Elle pensa se jeter par les fenêtres quand madame de Nevers mourut, et on dit qu’elle hurloit comme un loup. Quand elle mourut, on l’enterra avec ce portrait. Elle disoit : « Je voudrois seulement être mariée pour un jour, pour m’ôter cet opprobre de virginité. » On dit qu’elle y avoit mis bon ordre.

Miossens[1] cependant avoit succédé à Jersay auprès de madame de Rohan qui le payoit bien. Il ne se contenta pas de cela ; c’est un garçon intéressé : ce fut lui qui porta madame de Rohan à faire une donation générale à sa fille, moyennant douze mille écus de pension tous les ans : il le faisoit, parce qu’il y avoit cinquante mille écus d’argent comptant dont il vouloit s’emparer.
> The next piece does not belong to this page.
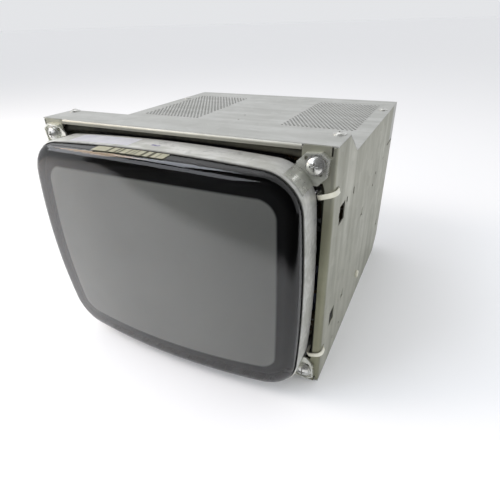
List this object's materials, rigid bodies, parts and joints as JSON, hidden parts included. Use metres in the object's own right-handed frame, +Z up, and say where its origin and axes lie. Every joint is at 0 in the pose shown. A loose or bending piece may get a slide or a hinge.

En effet, ces cinquante mille écus étant demeurés à la mère, elle lui acheta une compagnie aux gardes, du prix de laquelle il eut ensuite la charge de guidon des gendarmes ; puis, le maréchal de L’Hôpital ayant vendu sa lieutenance à Saligny, Miossens devint enseigne en payant le surplus de ce qu’il tira de la charge de guidon. Depuis, en 1657, il est devenu lieutenant, et après maréchal de France.

Quand cette donation se fit, il y avoit dans la maison cent dix mille livres de rente en fonds de terre

  1. Cadet de Pons, mari de madame de Richelieu, aujourd’hui le maréchal d’Albret. Ils sont d’Albret, mais bâtards, et de Pons par leur mère. (T.)